A sure bet is another term for arbitrage betting. An arbitrage bet is one that 100% guarantees profit from betting if placed correctly, and so does a sure bet. But more and more often, and especially in social media circles, tipsters and bettors alike are confusing the term. It’s often become a phrase to dangle in front of a bettor to promote services, promote confidence or encourage bigger staking in bets that certainly are not sure bets. In the world of betting, no one man’s opinion of which team should score more goals can be guaranteed a sure bet. Even if there was a team or player who won 999 out of every 1000 games played, that one loss is enough to prevent something from being an actual sure (certain) bet!
Pros & Cons
- Pro - Sure bets are a good way to making money if you have the funds. Sure betting, also known as arbitrage betting, is a guaranteed win.
- Pro - IF you can avoid detection using this frowned upon method of betting, then there is no financial risk to the bettor when done properly.
- Con - Not everyone will have the large funds required to make substantial wins when placing sure bets. Even if you do, you run the risk of being caught and limited.
- Con - The term sure bets is often confused and misused in the betting world, where online tipsters deem it acceptable to call low betting odds selections a sure bet.
A sure bet is just another term of arbitrage betting when used properly, but it also a term that has been wildly misused in betting circles recently.

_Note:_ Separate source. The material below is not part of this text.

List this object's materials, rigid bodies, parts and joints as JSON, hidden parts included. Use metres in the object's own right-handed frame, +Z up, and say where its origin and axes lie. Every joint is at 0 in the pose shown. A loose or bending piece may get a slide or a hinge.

We’re going to take a look at what a sure bet actually is, where you find them and just how the term has been misused in recent times.
What is a sure bet, really?
By definition it would have to be a bet that holds a 100% chance of winning and a 100% chance of success. If an outcome has occurred 8,999,999 times out of every 9,000,000, then it can be assessed as having a damn good success rate, but that still isn’t 100%, is it? It’s 99.9999889%, which still leaves some room for error! A sure bet is an absolute, 100%, nailed-on certainty.

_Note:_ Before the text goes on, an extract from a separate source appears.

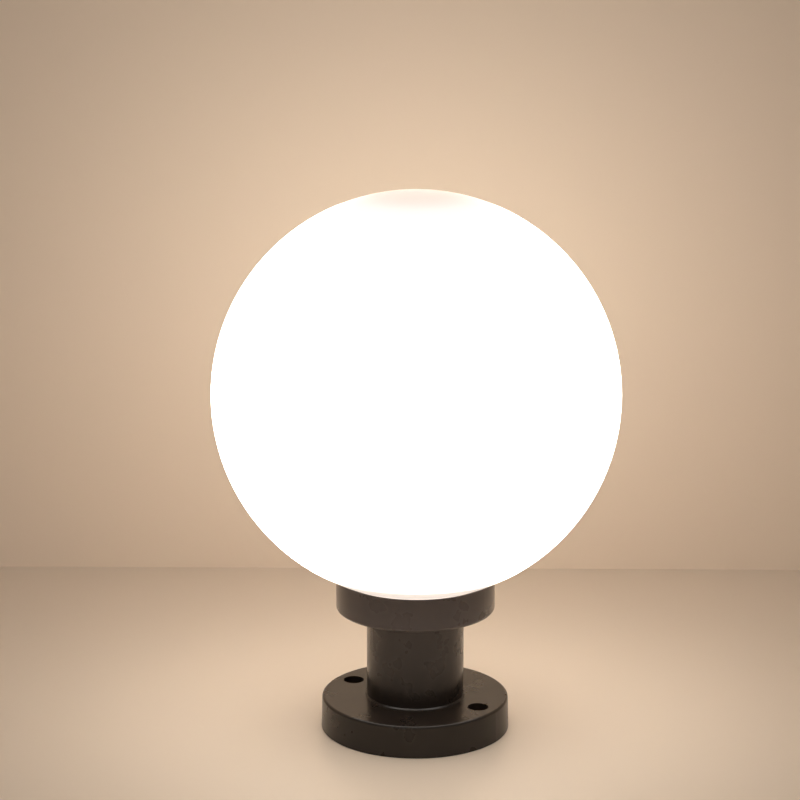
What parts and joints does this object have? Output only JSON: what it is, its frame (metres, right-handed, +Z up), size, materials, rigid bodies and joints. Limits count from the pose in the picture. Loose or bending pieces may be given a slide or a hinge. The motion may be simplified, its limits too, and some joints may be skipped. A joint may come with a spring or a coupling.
{
  "type": "garden globe light",
  "caption": "Opal globe screwed into a black cup on a short column, over a round flange with mounting screw holes; lampholder, bulb and wiring inside.",
  "frame": {"origin": "centre of the face that the flange stands on", "axes": "+Z up along the column to the globe; the two mounting screws lie on the X axis"},
  "size_m": [0.2, 0.2, 0.2708],
  "materials": {
    "opal_globe": "opal acrylic, lit from inside",
    "silicone": "matte translucent",
    "black_coat": "semi-gloss black coat on aluminium",
    "gasket_rubber": "closed-cell foam",
    "zinc_steel": "zinc plated",
    "holder_plastic": "moulded, fine grain",
    "core_ceramic": "unglazed",
    "plated_brass": "nickel plated",
    "contact_brass": "plain",
    "spring_steel": "drawn wire",
    "solder_tip": "solder",
    "bulb_black": "glassy black",
    "bulb_nickel": "rolled, bright",
    "bulb_white": "satin white",
    "led_plate_aluminium": "white solder mask",
    "led_phosphor": "silicone over phosphor",
    "circuit_board": "glass epoxy with solder mask",
    "driver_parts": "sleeved and moulded",
    "bulb_opal": "opal polycarbonate",
    "brown_lead": "silicone sleeve",
    "blue_lead": "silicone sleeve",
    "green_yellow_lead": "green with a yellow stripe",
    "tinned_copper": "tinned",
    "block_plastic": "translucent white nylon",
    "clamp_plastic": "white nylon"
  },
  "bodies": {
    "stand": {"fitter_cup": "black_coat", "neck_tube": "black_coat", "base_flange": "black_coat", "base_gasket": "gasket_rubber", "tie_rod": "zinc_steel", "rod_top_nut": "zinc_steel", "rod_top_washer": "zinc_steel", "rod_bottom_nut": "zinc_steel", "rod_bottom_washer": "zinc_steel", "holder_cap": "holder_plastic", "holder_grub_screw": "zinc_steel", "holder_skirt": "holder_plastic", "holder_core": "core_ceramic", "holder_screw_shell": "plated_brass", "holder_side_contact": "contact_brass", "holder_live_strap": "contact_brass", "holder_spring": "spring_steel", "holder_terminals": "contact_brass", "holder_terminal_screws": "zinc_steel", "live_lead": "brown_lead", "neutral_lead": "blue_lead", "earth_lead": "green_yellow_lead", "earth_ring_terminal": "tinned_copper", "earth_washer": "zinc_steel", "earth_screw": "zinc_steel", "terminal_block": "block_plastic", "terminal_tubes": "contact_brass", "terminal_block_screws": "zinc_steel", "terminal_block_fixing_screw": "zinc_steel", "cord_clamp": "clamp_plastic", "cord_clamp_screws": "zinc_steel"},
    "seal": {"globe_seal": "silicone"},
    "globe": {"globe": "opal_globe"},
    "plunger": {"holder_plunger": "contact_brass"},
    "tip": {"bulb_tip": "solder_tip"},
    "bulb": {"bulb_insulator": "bulb_black", "bulb_cap": "bulb_nickel", "bulb_housing": "bulb_white", "bulb_led_plate": "led_plate_aluminium", "bulb_led_chips": "led_phosphor", "bulb_driver_board": "circuit_board", "bulb_driver_parts": "driver_parts", "bulb_diffuser": "bulb_opal"}
  },
  "joints": [
    {"name": "globe_turn", "type": "hinge", "parent": "stand", "child": "seal", "pos_m": [0, 0, 0.0764], "axis": [0, 0, 1], "range_deg": [0, 720]},
    {"name": "globe_lift", "type": "slide", "parent": "seal", "child": "globe", "axis": [0, 0, 1], "range_m": [0, 0.0121]},
    {"name": "bulb_lift", "type": "slide", "parent": "stand", "child": "tip", "axis": [0, 0, 1], "range_m": [0, 0.01825]},
    {"name": "bulb_turn", "type": "hinge", "parent": "tip", "child": "bulb", "pos_m": [0, 0, 0.105], "axis": [0, 0, 1], "range_deg": [0, 1800]},
    {"name": "plunger_press", "type": "slide", "parent": "stand", "child": "plunger", "axis": [0, 0, -1], "range_m": [0, 0.0008], "stiffness_N_per_m": 1500, "springref_m": -0.001, "deforming": ["holder_spring"]}
  ],
  "couplings": [
    {"joint": "globe_lift", "follows": "globe_turn", "m_per_rad": 0.00095493},
    {"joint": "bulb_lift", "follows": "bulb_turn", "m_per_rad": 0.00057757}
  ]
}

How do you find a sure bet?
So arbitrage betting is the act of identifying conflicting market opinion between bookmakers that leads to best odds contrasting odds in a two-way betting market. Sometimes, the difference in opinion is enough to create a scenario where you can stake a specific amount of money on each selection and be guaranteed a profit from sports betting regardless of which outcome wins. It’s highly frowned up and hard to get away with it, but very easy to identify these days. Websites like Bet On Value highlight to punters potential sure bets. By comparing all of the available betting odds for two-way betting markets you’ll be able to see where the overround comes to less than 100%. If something has an overround of 98.8%, your guaranteed profit would be 1.2%. If the overround comes to 95% then the guaranteed profit would be 5%. These comparison sites are by far the best way to identify a sure (arbitrage bet).

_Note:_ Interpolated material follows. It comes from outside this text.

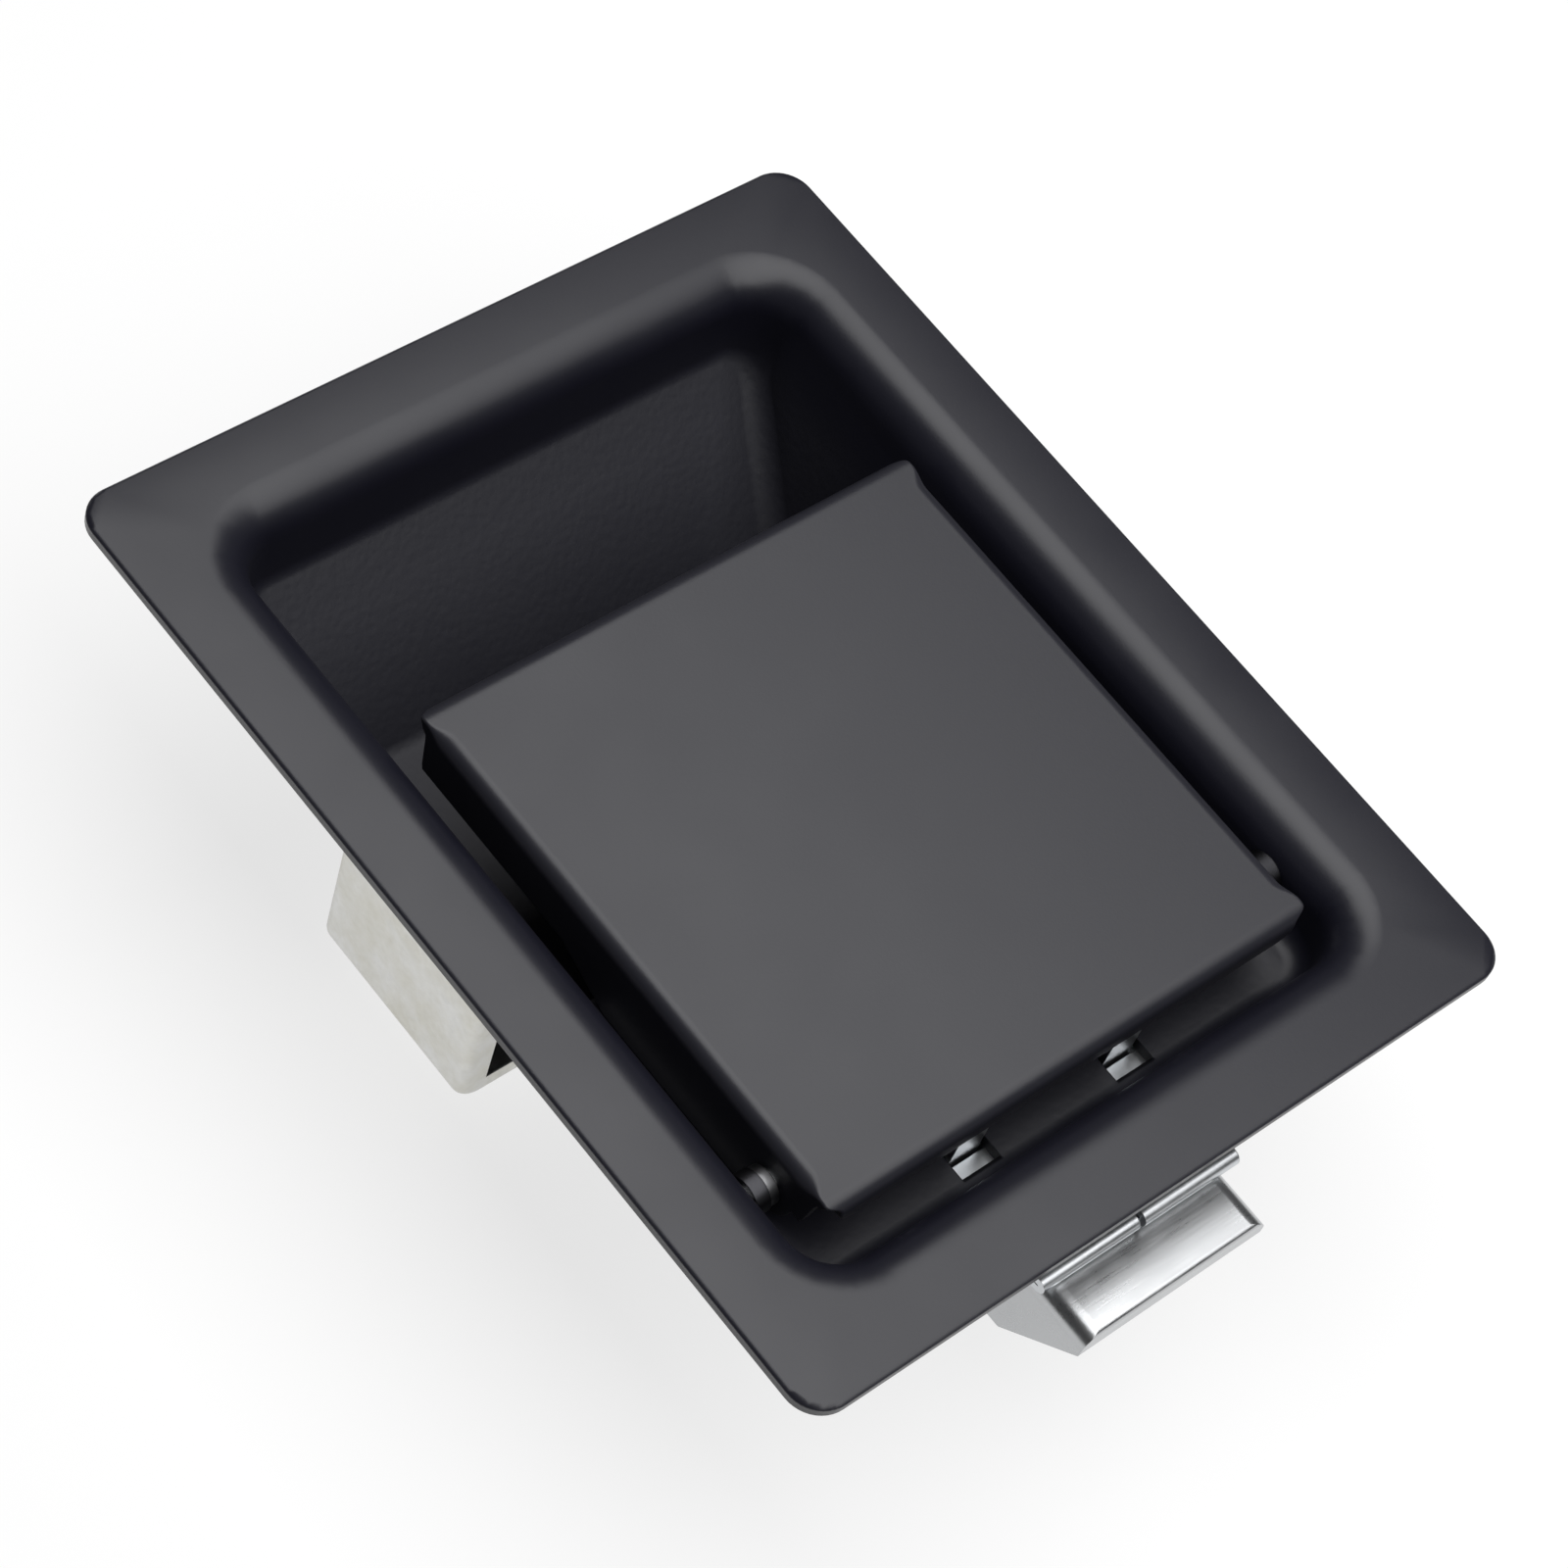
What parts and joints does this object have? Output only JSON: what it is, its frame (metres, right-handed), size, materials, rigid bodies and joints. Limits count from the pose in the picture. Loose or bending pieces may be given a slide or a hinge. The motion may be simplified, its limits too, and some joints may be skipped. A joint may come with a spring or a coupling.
{
  "type": "paddle latch",
  "caption": "Flush paddle latch: a recessed steel pan with a finger pocket, a spring-closed paddle that draws back a slam bolt, and a clamp bracket behind.",
  "frame": {"origin": "middle of the flange's back, on the plane that lies on the door skin", "axes": "+Z out of the door towards the user, +Y from the bolt towards the finger pocket, X along the hinge pin"},
  "size_m": [0.096, 0.1259, 0.0387],
  "materials": {
    "pan_paint": "dark grey powder coat with a fine leathery texture",
    "paddle_paint": "dark grey powder coat with a fine leathery texture",
    "zinc_plate": "bright zinc-plated steel",
    "bolt_sheet": "bright zinc-plated sheet steel, lightly worn",
    "cast_zinc": "bare die-cast zinc, mottled light grey",
    "spring_steel": "plated spring wire and clips"
  },
  "bodies": {
    "housing": {"pan": "pan_paint", "hinge_pin": "zinc_plate", "hinge_spacers": "zinc_plate", "hinge_washers": "zinc_plate", "hinge_clips": "spring_steel", "paddle_spring": "spring_steel", "guide_plate": "zinc_plate", "bolt_guide": "zinc_plate", "guide_rivets": "zinc_plate", "spring_rods": "zinc_plate", "bolt_spring_left": "spring_steel", "bolt_spring_right": "spring_steel", "mounting_bracket": "cast_zinc", "mount_stud": "zinc_plate", "mount_washer": "zinc_plate", "mount_nut": "zinc_plate"},
    "paddle": {"paddle": "paddle_paint", "paddle_legs": "zinc_plate"},
    "bolt": {"bolt_nose": "bolt_sheet", "bolt_slide": "cast_zinc", "bolt_rivets": "zinc_plate"}
  },
  "joints": [
    {"name": "paddle_hinge", "type": "hinge", "parent": "housing", "child": "paddle", "pos_m": [0, -0.0366, -0.0041], "axis": [1, 0, 0], "range_deg": [0, 38], "stiffness_Nm_per_rad": 0.05, "springref_deg": -45.84, "deforming": ["paddle_spring"]},
    {"name": "bolt_travel", "type": "slide", "parent": "housing", "child": "bolt", "axis": [0, 1, 0], "range_m": [0, 0.0098], "stiffness_N_per_m": 250, "springref_m": -0.012, "deforming": ["bolt_spring_left", "bolt_spring_right"]}
  ],
  "couplings": [
    {"joint": "bolt_travel", "follows": "paddle_hinge", "m_per_rad": 0.014475}
  ]
}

You can read in more detail about arbitrage betting right here.
Where things becomes confused
The term sure bet has been lost in translation. Whether it’s a social media punter trying to attract attention, a casual tipster who doesn’t understand the implications of the term he’s using on Twitter, or perhaps that latest fixed-match scammer that keeps popping up in your facebook betting group. A fixed match information being shared online isn’t even within the realms of worthwhile probability, yet to unknowing, inexperienced and foreign bettors with a language barrier, the term sure bet is a dangerous and misleading one. The term has been completely misused time and time again to where it’s now commonplace on social media to see the term sure bet used as a way of describing a decent bet with a fair chance.
The vast majority of sports allow for a sure bet, at least in the true meaning of the term (arbitrage betting). Two betting markets are what you need, so football bets, US sports betting and other head-to-head sports betting markets are all popular choices where you will find arbitrage betting. Wider fields that offer head to head betting markets such as motor racing, golf and racing can also on occasion be good for a sure bet. But it’s the casual bettors or tipsters peddling their services that cause confusion by misusing the term. Professional bettors seek sure bets, but moreover you’d have to say it’s wealthy investors with a keen eye for an opportunity rather than someone with a direct betting background. It takes a very large amount of money to manufacture worthwhile profits from sure bets and even a large percentage of professional bettors do not have that. Sure bets is almost an investment method for the wealthy as much as it is a good betting strategy.
Remember that a sure bet by definition is just another name for an arbitrage bet, which is a bet which has a 100% chance of winning. Taking two opposing outcomes in a two way betting market from different bookmakers and finding out the overround comes to less than 100% is finding a sure bet. A bet that you think looks good based on form and gut instinct will never be a sure bet. Just because a bet looks good in your opinion, it is not a sure bet unless it has a 100% chance of winning. And nothing other than a correctly executed arbitrage (sure) bet does.